Every line below is to be quoted exactly, with nothing added or dropped.

******************************

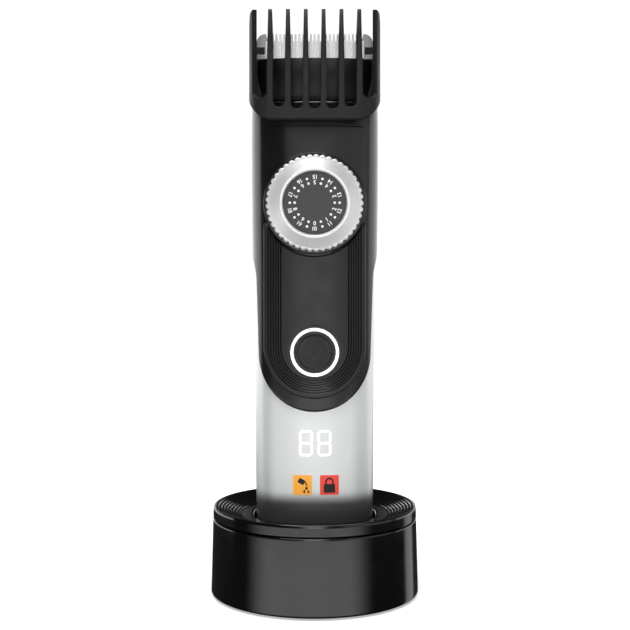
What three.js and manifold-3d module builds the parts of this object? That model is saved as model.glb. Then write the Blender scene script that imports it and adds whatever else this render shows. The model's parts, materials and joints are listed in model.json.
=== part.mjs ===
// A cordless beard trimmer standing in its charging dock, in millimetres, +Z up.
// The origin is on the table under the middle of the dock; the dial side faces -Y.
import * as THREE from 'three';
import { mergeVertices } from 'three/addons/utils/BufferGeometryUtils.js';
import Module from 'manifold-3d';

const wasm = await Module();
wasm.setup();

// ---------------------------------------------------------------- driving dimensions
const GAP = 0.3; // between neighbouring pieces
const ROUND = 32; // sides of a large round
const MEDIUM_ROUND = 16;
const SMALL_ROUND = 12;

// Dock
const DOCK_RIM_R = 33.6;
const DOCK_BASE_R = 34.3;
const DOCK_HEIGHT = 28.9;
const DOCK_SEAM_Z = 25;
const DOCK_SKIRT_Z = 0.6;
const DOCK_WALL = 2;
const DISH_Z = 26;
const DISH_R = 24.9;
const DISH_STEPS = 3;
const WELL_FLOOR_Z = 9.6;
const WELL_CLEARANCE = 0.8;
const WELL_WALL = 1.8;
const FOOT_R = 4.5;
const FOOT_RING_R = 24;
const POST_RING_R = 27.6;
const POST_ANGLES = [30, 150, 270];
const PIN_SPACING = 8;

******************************

_Result of this exercise_
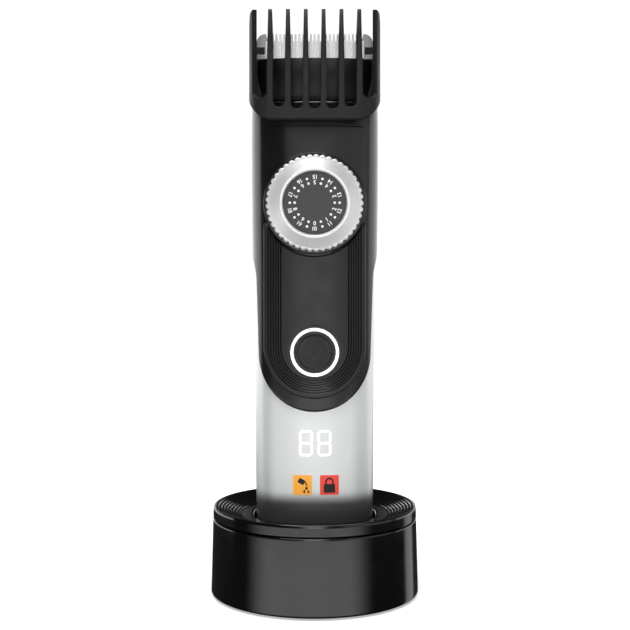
What three.js and manifold-3d module builds the parts of this object? That model is saved as model.glb. Then write the Blender scene script that imports it and adds whatever else this render shows. The model's parts, materials and joints are listed in model.json.
=== part.mjs ===
// A cordless beard trimmer standing in its charging dock, in millimetres, +Z up.
// The origin is on the table under the middle of the dock; the dial side faces -Y.
import * as THREE from 'three';
import { mergeVertices } from 'three/addons/utils/BufferGeometryUtils.js';
import Module from 'manifold-3d';

const wasm = await Module();
wasm.setup();

// ---------------------------------------------------------------- driving dimensions
const GAP = 0.3; // between neighbouring pieces
const ROUND = 32; // sides of a large round
const MEDIUM_ROUND = 16;
const SMALL_ROUND = 12;

// Dock
const DOCK_RIM_R = 33.6;
const DOCK_BASE_R = 34.3;
const DOCK_HEIGHT = 28.9;
const DOCK_SEAM_Z = 25;
const DOCK_SKIRT_Z = 0.6;
const DOCK_WALL = 2;
const DISH_Z = 26;
const DISH_R = 24.9;
const DISH_STEPS = 3;
const WELL_FLOOR_Z = 9.6;
const WELL_CLEARANCE = 0.8;
const WELL_WALL = 1.8;
const FOOT_R = 4.5;
const FOOT_RING_R = 24;
const POST_RING_R = 27.6;
const POST_ANGLES = [30, 150, 270];
const PIN_SPACING = 8;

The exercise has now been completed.